Sunday, September 21, 2008

The status of his writing

I’m interested in the recent language that we have been using to introduce Derrida, to make beginnings into explanations of him. It rarely describes what he does. Rather, we are introduced to a set of statements about reality—a point of view, in a word. Rarely do we actually start with something about his writing—unless it be either something about style or difficulty, interesting topics in themselves (though I think we’ve also seen a recoil even from this question of style, which once seemed a more popular topic). At most we might get something like, “Derrida produces a reading of a text.” To write like Derrida would produce a reading—of a philosophic tome, of a political situation, of whatever. But what does this mean? Well, then we get into statements about what the reality of the situation of reading is, which becomes a discussion of the historical subordination of writing under speech, etc. etc.
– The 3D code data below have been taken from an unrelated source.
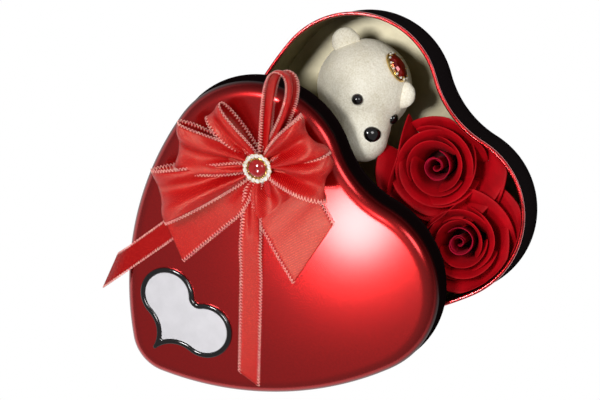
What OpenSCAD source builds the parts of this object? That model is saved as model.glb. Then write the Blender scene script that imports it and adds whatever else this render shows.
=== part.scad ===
/* [Tin] */
// Width of the base across its two lobes, over the rim
heart_w = 170; // [164:1:180]
// Length of the base from the top of the lobes to the tip
heart_l = 164.5; // [160:0.5:172]
// Radius of each lobe
lobe_r = 46.5; // [45:0.5:49]
// Radius of the rounded notch between the lobes
notch_r = 57; // [50:1:64]
// Radius of the long bowed sides
side_r = 169; // [156:1:182]
// Radius of the rounded tip
tip_r = 19; // [16:0.5:23]
// Height of the base, over the rim
base_h = 52; // [50:1:60]
// Height of the lid
lid_h = 20; // [18:0.5:22]
// Thickness of the tinplate
sheet_t = 0.6; // [0.4:0.1:1]
// Diameter of the rolled rim of the base
rim_d = 2; // [1.6:0.1:2.6]
// Diameter of the rolled edge of the lid
hem_d = 1.4; // [1.2:0.1:2]
// Clear gap between the rim of the base and the skirt of the lid
lid_gap = 3.5; // [1:0.5:4]
// Radius of the rounded shoulder of the lid
shoulder_r = 7.5; // [5:0.5:9]

/* [Lid as it lies] */
// How far the lid is moved towards the tip
lid_slip = 58.5; // [54:0.5:64]
// How far the lid is moved sideways
lid_side = 0.5; // [-3:0.5:3]
// Tilt of the lid, tip down
lid_tilt = 12.5; // [10:0.5:14]
// Tilt of the lid sideways, right lobe down
lid_roll = 5; // [0:0.5:6]
// Turn of the lid, seen from above
lid_turn = 1.5; // [0:0.5:3]

/* [Label] */
// Width of the label
label_w = 59; // [46:1:62]
// Length of the label
label_l = 44.5; // [38:0.5:46]
// Width of the label's raised edge
label_edge = 2.8; // [2:0.1:4]
// Height of the label's raised edge
label_h = 1.6; // [1.2:0.1:2.5]

/* [Ribbon] */
// Width of the wide ribbon
wide_w = 25; // [20:1:28]
// Width of the narrow ribbon
narrow_w = 10; // [7:1:12]
// Thickness of the ribbon
ribbon_t = 0.6; // [0.4:0.1:0.8]
// Reach of the bow's loops from the middle of the knot
bow_reach = 42; // [38:1:46]
// Height of the bow's loops above the knot's foot
loop_rise = 12; // [10:0.5:13]
// Length of the wide tails from the middle of the knot
tail_l = 70; // [62:1:74]
// Radius of the knot
knot_r = 6; // [5:0.5:6.5]
// Height of the knot
knot_h = 8; // [7:0.5:10]

/* [Brooch] */
// Diameter of the brooch over its stones
brooch_d = 17; // [14:1:20]
// Number of stones in its ring
stone_count = 18; // [12:1:18]
// Diameter of its red bead
bead_d = 10; // [8:0.5:11]

/* [Roses] */
// Height of a rose's cup
cup_h = 18; // [12:1:22]
// Height of the petals above the cup
petal_h = 34; // [26:1:34]
// Thickness of a petal
petal_t = 1; // [0.8:0.1:1.4]
// Radius of the top of a rose's cup
cup_r = 17; // [15:0.5:18]

/* [Bear] */
// Diameter of the head
head_d = 52; // [44:1:54]
// Length of the body
body_l = 62; // [50:1:64]
// Diameter of the body
body_d = 36; // [30:1:38]
// Diameter of an eye
eye_d = 6.5; // [5:0.5:8]
// Length of the oval gem
gem_l = 15; // [12:0.5:16]
// Width of the oval gem
gem_w = 9.5; // [8:0.5:11]

/* [Hidden] */
$fn = 144;

// How far a cutting shape runs past what it cuts
overrun = 1;
// Gap between pieces that rest on each other
rest_gap = 0.3;

// A heart is six arcs: two lobes, two bowed sides, the tip and the notch.
// It is held as [lobe x, lobe radius, notch radius, side radius, tip y, tip radius],
// with the lobes' centres on y = 0 and the tip towards -y.
function heart(w, l, lobe, notch, side, tip) = [w/2 - lobe, lobe, notch, side, lobe + tip - l, tip];
function lobe_at(h) = [h[0], 0];
function tip_at(h) = [0, h[4]];
function notch_at(h) = [0, sqrt(pow(h[1] + h[2], 2) - pow(h[0], 2))];
// The centre of the right-hand side arc, which touches the lobe and the tip from outside
function side_at(h) =
    let (
        across = tip_at(h) - lobe_at(h),
        reach = norm(across),
        to_lobe = h[3] - h[1],
        to_tip = h[3] - h[5],
        along = (pow(to_lobe, 2) - pow(to_tip, 2) + pow(reach, 2))/(2*reach),
        aside = sqrt(pow(to_lobe, 2) - pow(along, 2))
    )
    lobe_at(h) + along*across/reach - aside*[-across.y, across.x]/reach;
function turn_of(v) = atan2(v.y, v.x);
// Angles at which the arcs meet
function side_turn(h) = turn_of(lobe_at(h) - side_at(h));
function tip_turn(h) = turn_of(tip_at(h) - side_at(h));
function notch_turn(h) = turn_of(lobe_at(h) - notch_at(h));
function lobe_turn(h) = turn_of(notch_at(h) - lobe_at(h));
function on_arc(centre, r, a) = centre + r*[cos(a), sin(a)];
// Signed distance of a point from the heart's outline, less than zero inside
function heart_gap(h, at) =
    let (p = [abs(at.x), at.y], side = side_at(h))
    p.y > 0 && cross(lobe_at(h) - notch_at(h), p - notch_at(h)) < 0 ? h[2] - norm(p - notch_at(h)) :
    cross(lobe_at(h) - side, p - side) > 0 ? norm(p - lobe_at(h)) - h[1] :
    cross(tip_at(h) - side, p - side) > 0 ? norm(p - side) - h[3] :
    norm(p - tip_at(h)) - h[5];
// Points round an outline that lies d outside the heart, from the notch by the right to the tip
// and back by the left. The shares say how many of the steps each arc takes.
half_steps = 56;
arc_shares = [0.07, 0.43, 0.36, 0.14];
// How far it is along a turn from a place in the heart to its left side, moved out by a length
function reach_to_side(h, at, turn, out) =
    let (
        way = [cos(turn), sin(turn)],
        from_centre = at - [-side_at(h).x, side_at(h).y],
        along = from_centre*way
    )
    sqrt(along*along - from_centre*from_centre + pow(h[3] + out, 2)) - along;
function arc_steps(k) = round(half_steps*arc_shares[k]);
function arc(centre, r, from, to, steps) = [for (i = [0:steps - 1]) on_arc(centre, r, from + (to - from)*i/steps)];
function half_outline(h, d) = [
    each arc(notch_at(h), h[2] - d, -90, notch_turn(h), arc_steps(0)),
    each arc(lobe_at(h), h[1] + d, lobe_turn(h), side_turn(h), arc_steps(1)),
    each arc(side_at(h), h[3] + d, side_turn(h), tip_turn(h), arc_steps(2)),
    each arc(tip_at(h), h[5] + d, tip_turn(h), -90, arc_steps(3)),
    on_arc(tip_at(h), h[5] + d, -90)
];
function outline(h, d) =
    let (half = half_outline(h, d), n = len(half))
    concat(half, [for (i = [n - 2:-1:1]) [-half[i].x, half[i].y]]);

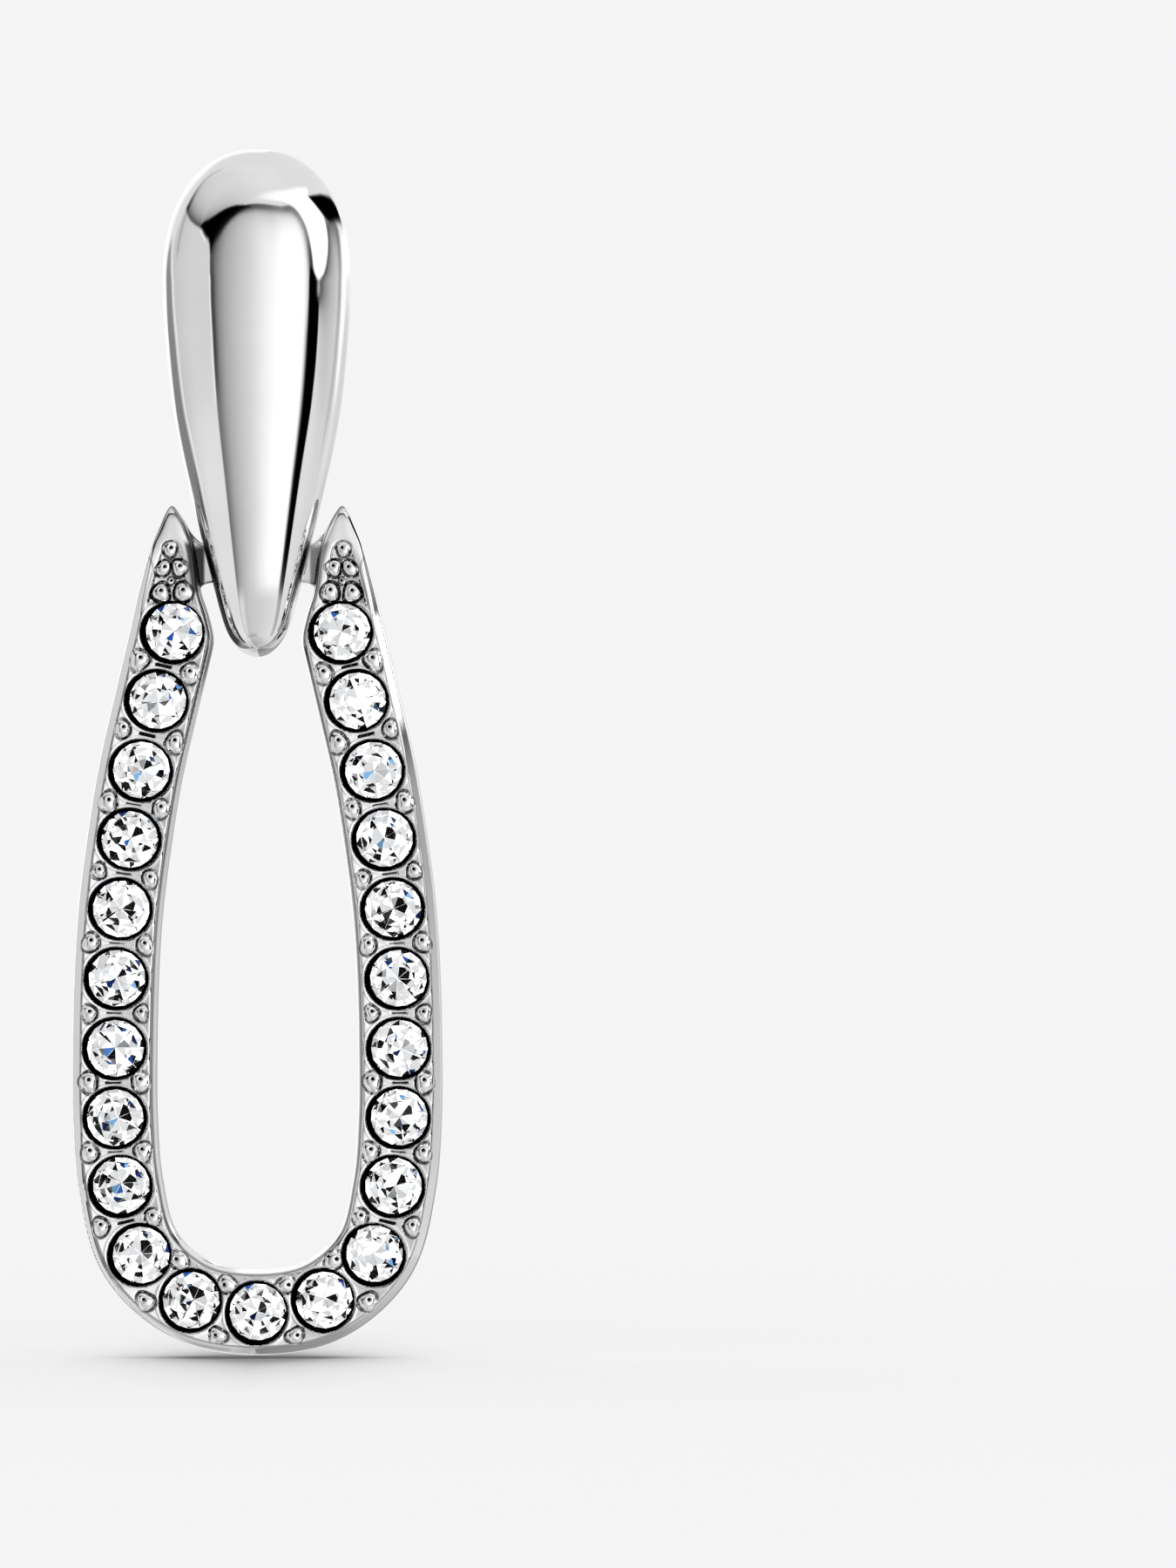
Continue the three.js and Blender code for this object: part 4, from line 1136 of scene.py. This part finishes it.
    side = [(131, 0), (133.5, 7), (139, 11), (148, 10.8), (157, 9), (166, 7.5), (176, 6), (176, 3), (165, 2.5), (150, 2.5), (140, -2.5), (133, -4.5)]
    g = mix(g, poly_mask(az, el, side, 1.8), 252.0)
    g = g - 14 * smoothstep(138, 152, az) * smoothstep(4, 0, el) * smoothstep(-30, -20, el)
    return g


def glass_colour(az, el):
    """What the crystals see: the same soft box broken by many small flags, so each facet takes its own tone."""
    a, e = np.radians(az), np.radians(el)
    v = np.stack([np.sin(a) * np.cos(e), -np.cos(a) * np.cos(e), np.sin(e)], -1)
    r = np.random.default_rng(11)
    n = 380
    k = np.arange(n) + 0.5
    phi, th = np.arccos(1 - 2 * k / n), math.pi * (1 + 5 ** 0.5) * k
    seeds = np.stack([np.cos(th) * np.sin(phi), np.cos(phi), np.sin(th) * np.sin(phi)], 1)
    seeds += r.normal(0, 0.06, seeds.shape)
    seeds /= np.linalg.norm(seeds, axis=1, keepdims=True)
    off = np.degrees(np.arccos(np.clip(-seeds[:, 1], -1, 1)))       # how far round from straight in front
    share = r.random(n)
    black = np.interp(off, [0, 15, 40, 60, 80], [0.18, 0.21, 0.25, 0.32, 0.40])
    dull = black + np.interp(off, [0, 40, 70], [0.01, 0.02, 0.04])
    grey = dull + np.interp(off, [0, 40, 70], [0.03, 0.04, 0.06])
    pale = grey + 0.345
    kind = (share > black).astype(int) + (share > dull) + (share > grey) + (share > pale)
    low = np.array([1.0, 80.0, 160.0, 212.0, 262.0])[kind]
    high = np.array([8.0, 140.0, 204.0, 240.0, 300.0])[kind]
    tone = low + (high - low) * r.random(n)
    near = np.argmax(v.reshape(-1, 3) @ seeds.T, axis=1)
    t = tone[near].reshape(az.shape)
    light = srgb(np.minimum(t, 255)) * np.where(t > 255, 1 + (t - 255) / 40.0, 1)
    col = np.repeat(light[..., None], 3, -1)
    # a few facets split the light into blue
    dark = seeds[kind == 0]
    dark = dark[np.argsort(dark[:, 1])]
    for i in (1, 12):
        c = dark[i]
        side = np.cross(c, (0, 0, 1.0))
        side /= np.linalg.norm(side)
        d = np.degrees(np.arccos(np.clip(v @ c, -1, 1)))
        u = np.degrees(v @ side)
        ramp = np.stack([np.interp(u, [-3, 0, 2, 4], q) for q in ([0.001, 0.004, 0.02, 0.30], [0.002, 0.02, 0.12, 0.62], [0.015, 0.14, 0.50, 0.95])], -1)
        m = ((d < 4.6) & (u > -3))[..., None]
        col = np.where(m, ramp, col)
    return col


def tent():
    R = 1200.0
    az = np.linspace(-180, 180, 401)[:-1]
    el = np.concatenate([np.linspace(-89.5, -44, 24)[:-1], np.linspace(-44, 66, 148)[:-1], np.linspace(66, 89.5, 14)])
    nu, nv = len(az), len(el)
    A, E = np.meshgrid(az, el, indexing="ij")
    g = tent_grey(A, E)
    light = srgb(np.minimum(g, 255)) * np.where(g > 255, 1 + (g - 255) / 40.0, 1) / 0.86
    a, e = np.radians(A), np.radians(E)
    v = np.stack([R * np.sin(a) * np.cos(e), -R * np.cos(a) * np.cos(e), R * np.sin(e) - 4], -1).reshape(-1, 3)
    faces = []
    for i in range(nu):
        j = (i + 1) % nu
        for k in range(nv - 1):
            faces.append((i * nv + k, j * nv + k, j * nv + k + 1, i * nv + k + 1))
    faces.append(tuple(i * nv for i in range(nu)))
    faces.append(tuple(i * nv + nv - 1 for i in reversed(range(nu))))
    ob = make_object("light_tent", v, faces)
    at = ob.data.attributes.new("panel", "FLOAT", "POINT")
    at.data.foreach_set("value", light.reshape(-1).astype(np.float32))
    col = glass_colour(A, E).reshape(-1, 3)
    col = np.concatenate([col, np.ones((len(col), 1))], 1)
    at = ob.data.attributes.new("flags", "FLOAT_COLOR", "POINT")
    at.data.foreach_set("color", col.reshape(-1).astype(np.float32))
    m = bpy.data.materials.new("tent_panels")
    m.use_nodes = True
    nt = m.node_tree
    nt.nodes.remove(nt.nodes["Principled BSDF"])
    L = nt.links.new
    em = add(nt, "ShaderNodeEmission")
    a = add(nt, "ShaderNodeAttribute", attribute_name="panel")
    L(a.outputs["Fac"], em.inputs["Strength"])
    em2 = add(nt, "ShaderNodeEmission")
    a2 = add(nt, "ShaderNodeAttribute", attribute_name="flags")
    L(a2.outputs["Color"], em2.inputs["Color"])
    path = add(nt, "ShaderNodeLightPath")
    through = add(nt, "ShaderNodeMath", operation="GREATER_THAN")
    through.inputs[1].default_value = 0.5
    L(path.outputs["Transmission Depth"], through.inputs[0])
    mixer = add(nt, "ShaderNodeMixShader")
    L(through.outputs["Value"], mixer.inputs["Fac"])
    L(em.outputs["Emission"], mixer.inputs[1])
    L(em2.outputs["Emission"], mixer.inputs[2])
    L(mixer.outputs["Shader"], nt.nodes["Material Output"].inputs["Surface"])
    ob.data.materials.append(m)
    ob.visible_camera = False
    ob.visible_diffuse = False
    ob.visible_shadow = False
    return ob


tent()

cam_data = bpy.data.cameras.new("camera")
cam = bpy.data.objects.new("camera", cam_data)
scene.collection.objects.link(cam)
scene.camera = cam
cam_data.sensor_fit = "VERTICAL"
cam_data.sensor_height = 24.0
# the frame is 1800/36 = 50 mm high where the loop's face is
cam_data.lens = 24.0 * DIST / (1800 / PX)
cam_data.clip_start, cam_data.clip_end = 0.01, 20.0
cam.location = (CENTRE[0] * MM, (-DIST - 0.5) * MM, CENTRE[1] * MM)
cam.rotation_euler = (math.radians(90), 0, 0)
Very rarely do we get a really cogent introduction to Derrida that just tries to tackle the problem of the status of his writing, such that it could say—and I mean say significantly, not just something about how you want to sound—you can write, you can analyze, perhaps, like this. No doubt this is because starting with writing would much be too abyssal a beginning—our conception of it is so determined by Derrida himself (and so disruptive of the notion of "status") that you wouldn’t be able to say anything about it with any sort of critical or even explanatory distance (not to mention accuracy). But what concept or word in Derrida is not like this? And how many introductions begin like this anyway? And so why not begin here?
Maybe this was how things were introduced in the 70’s and 80’s, I don’t know. This of course is the great understanding of Derrida’s writing as a method—deconstruction. But even then, it is hard to see even this idea of deconstruction as saying something about a mode of writing, as a set of remarks with a certain singular status. If deconstruction was mistaught as a method, as the story goes, why do we still have trouble describing the status of the remarks that it produces? Why do we so quickly go towards what it does to the texts it rips apart or inverts or whatever? Doesn't this lend credence to the idea that this misunderstanding was also an attempt to get at what we're also failing to get at now?
This brings me back to the best description I have of this status of Derrida's remarks. Gayatri Spivak said (and she has told this, I'm sure, to many students) working like Derrida is “acting as if you are writing the text you’re reading.” This doesn’t tell me so much about how to go about this as it does about the state of the analysis. All the weight falls on the “as if.” What would it be to write as if you were the writer of the document you are looking at? This means obviously that you write both as this writer and not as this writer—you’re somewhere in between the thing you are analyzing and the position of the reader that you imagine you are in. But it also means that this "in between" is the nature of the words themselves that you produce: the writing you make is only this “as if.” It is only this "as if you are writing the text you are reading:" it doesn't seek to be either a writing about what you are reading or a writing that is a direct extension of what you are reading. In other words, your writing is purely this odd relation to the object that is not coming from your position as a subject: it has no source and no destination, and yet it is both emerging from somewhere and heading somewhere. Thus, it has the status (or non-status) of an inscription: a reading that is also a writing, a rewriting, or what Derrida called a long time ago "the difference of a hermeneutical effort" ("Violence and Metaphysics," in Writing and Difference, 80).

2 comments:

Mike Johnduff said...

I should also note that this status of the writing undoes precisely whatever we mean by status, type, etc. The inscription is totally singular, which is why it is a rewriting of a text--and a text in its own right. This all follows from the state of the writing being only that of "as if," a likeness without something it is likened to. This inability to explain on a general level what Derrida is doing is no doubt also a reflection of the fact that all his writings are singular.

fayyadl said...

Hello Mike,

I'm Muhammad Al-Fayyadl, from Indonesia, Southeast Asia..

I'm interesting like you to poststructuralist philosophies, and currently has published a book titled DERRIDA, in Indonesian language.